● **What to produce**
Print every entry exactly as written.

________________

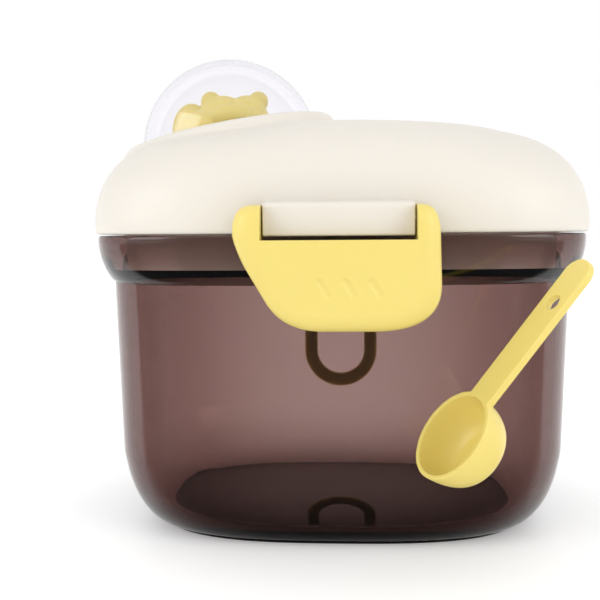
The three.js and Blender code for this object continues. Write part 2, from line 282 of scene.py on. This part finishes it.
def plan_ring(half, z, soft_power):
    angle = np.linspace(0, 2 * math.pi, PLAN_POINTS, endpoint=False)
    share = max(0, (half - BASE_HALF) / (LID_HALF - BASE_HALF))
    power = soft_power + (SQUARE_POWER - soft_power) * share
    across = np.abs(np.cos(angle) / half) ** power
    deep = np.abs(np.sin(angle) / half_depth(half)) ** power
    radius = (across + deep) ** (-1 / power)
    return np.stack([radius * np.cos(angle), radius * np.sin(angle), np.full_like(angle, z)], 1)


def plan_loft(name, profile, soft_power=SOFT_POWER, loop=False):
    return skin(name, [plan_ring(half, z, soft_power) for half, z in profile], loop)


def turned(name, profile, points=96, loop=False):
    """A solid turned about Z from points [radius, z], lowest outside first."""
    angle = np.linspace(0, 2 * math.pi, points, endpoint=False)
    rings = [
        np.stack([r * np.cos(angle), r * np.sin(angle), np.full_like(angle, z)], 1)
        for r, z in profile
    ]
    return skin(name, rings, loop)


def bar(name, radius, low_x, high_x, y, z, chamfer=0.0, points=48):
    """A round bar along X, with its ends chamfered."""
    profile = [
        (radius - chamfer, low_x),
        (radius, low_x + chamfer),
        (radius, high_x - chamfer),
        (radius - chamfer, high_x),
    ] if chamfer else [(radius, low_x), (radius, high_x)]
    made = turned(name, profile, points)
    place(made, Matrix.Rotation(math.pi / 2, 4, "Y"))
    return place(made, Matrix.Translation((0, y, z)))


def bore(thing, low_x, high_x, y, z):
    """Cuts a running fit for a pin along X."""
    return combine(thing, bar("bore", BORE_RADIUS, low_x, high_x, y, z))


def slab(name, low, high):
    corners = [(low[0], low[1]), (high[0], low[1]), (high[0], high[1]), (low[0], high[1])]
    rings = [[(x, y, z) for x, y in corners] for z in (low[2], high[2])]
    return skin(name, rings)


def extruded(name, outline, low, high, axes):
    """An outline of [u, v] points drawn along axes[0] and axes[1], run along axes[2] from low to high."""
    u, v, w = (Vector(axis) for axis in axes)
    rings = [[tuple(u * a + v * b + w * depth) for a, b in outline] for depth in (low, high)]
    return skin(name, rings)


SIDE_AXES = ((0, 1, 0), (0, 0, 1), (1, 0, 0))
FRONT_AXES = ((1, 0, 0), (0, 0, 1), (0, -1, 0))


# ---- Camera ----

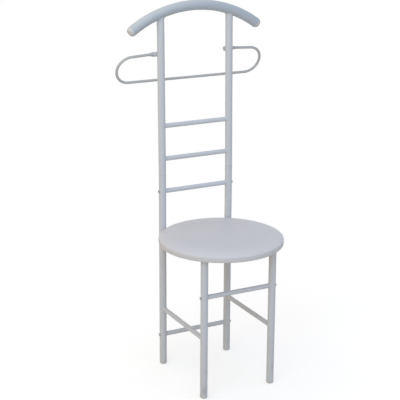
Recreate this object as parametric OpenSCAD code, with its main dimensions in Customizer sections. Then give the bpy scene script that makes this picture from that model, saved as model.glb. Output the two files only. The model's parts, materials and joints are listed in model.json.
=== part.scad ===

________________

● **Solution below**
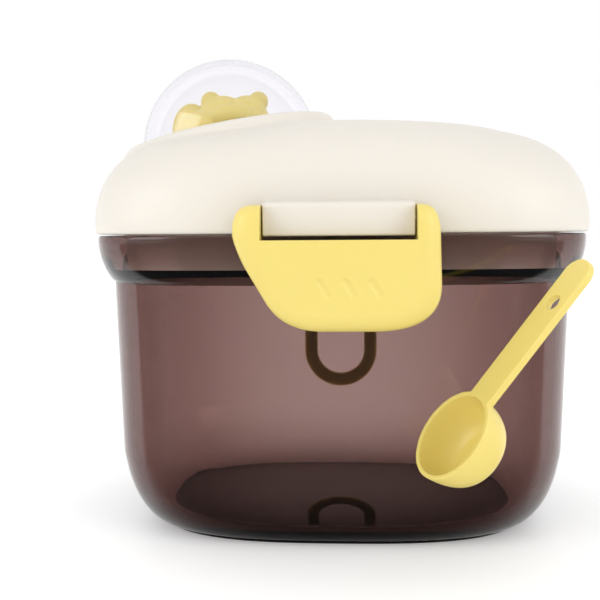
The three.js and Blender code for this object continues. Write part 2, from line 282 of scene.py on. This part finishes it.
def plan_ring(half, z, soft_power):
    angle = np.linspace(0, 2 * math.pi, PLAN_POINTS, endpoint=False)
    share = max(0, (half - BASE_HALF) / (LID_HALF - BASE_HALF))
    power = soft_power + (SQUARE_POWER - soft_power) * share
    across = np.abs(np.cos(angle) / half) ** power
    deep = np.abs(np.sin(angle) / half_depth(half)) ** power
    radius = (across + deep) ** (-1 / power)
    return np.stack([radius * np.cos(angle), radius * np.sin(angle), np.full_like(angle, z)], 1)


def plan_loft(name, profile, soft_power=SOFT_POWER, loop=False):
    return skin(name, [plan_ring(half, z, soft_power) for half, z in profile], loop)


def turned(name, profile, points=96, loop=False):
    """A solid turned about Z from points [radius, z], lowest outside first."""
    angle = np.linspace(0, 2 * math.pi, points, endpoint=False)
    rings = [
        np.stack([r * np.cos(angle), r * np.sin(angle), np.full_like(angle, z)], 1)
        for r, z in profile
    ]
    return skin(name, rings, loop)


def bar(name, radius, low_x, high_x, y, z, chamfer=0.0, points=48):
    """A round bar along X, with its ends chamfered."""
    profile = [
        (radius - chamfer, low_x),
        (radius, low_x + chamfer),
        (radius, high_x - chamfer),
        (radius - chamfer, high_x),
    ] if chamfer else [(radius, low_x), (radius, high_x)]
    made = turned(name, profile, points)
    place(made, Matrix.Rotation(math.pi / 2, 4, "Y"))
    return place(made, Matrix.Translation((0, y, z)))


def bore(thing, low_x, high_x, y, z):
    """Cuts a running fit for a pin along X."""
    return combine(thing, bar("bore", BORE_RADIUS, low_x, high_x, y, z))


def slab(name, low, high):
    corners = [(low[0], low[1]), (high[0], low[1]), (high[0], high[1]), (low[0], high[1])]
    rings = [[(x, y, z) for x, y in corners] for z in (low[2], high[2])]
    return skin(name, rings)


def extruded(name, outline, low, high, axes):
    """An outline of [u, v] points drawn along axes[0] and axes[1], run along axes[2] from low to high."""
    u, v, w = (Vector(axis) for axis in axes)
    rings = [[tuple(u * a + v * b + w * depth) for a, b in outline] for depth in (low, high)]
    return skin(name, rings)


SIDE_AXES = ((0, 1, 0), (0, 0, 1), (1, 0, 0))
FRONT_AXES = ((1, 0, 0), (0, 0, 1), (0, -1, 0))


# ---- Camera ----

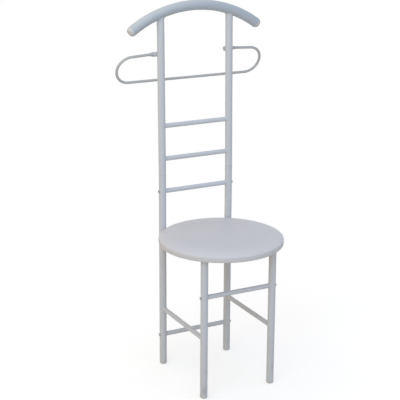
Recreate this object as parametric OpenSCAD code, with its main dimensions in Customizer sections. Then give the bpy scene script that makes this picture from that model, saved as model.glb. Output the two files only. The model's parts, materials and joints are listed in model.json.
=== part.scad ===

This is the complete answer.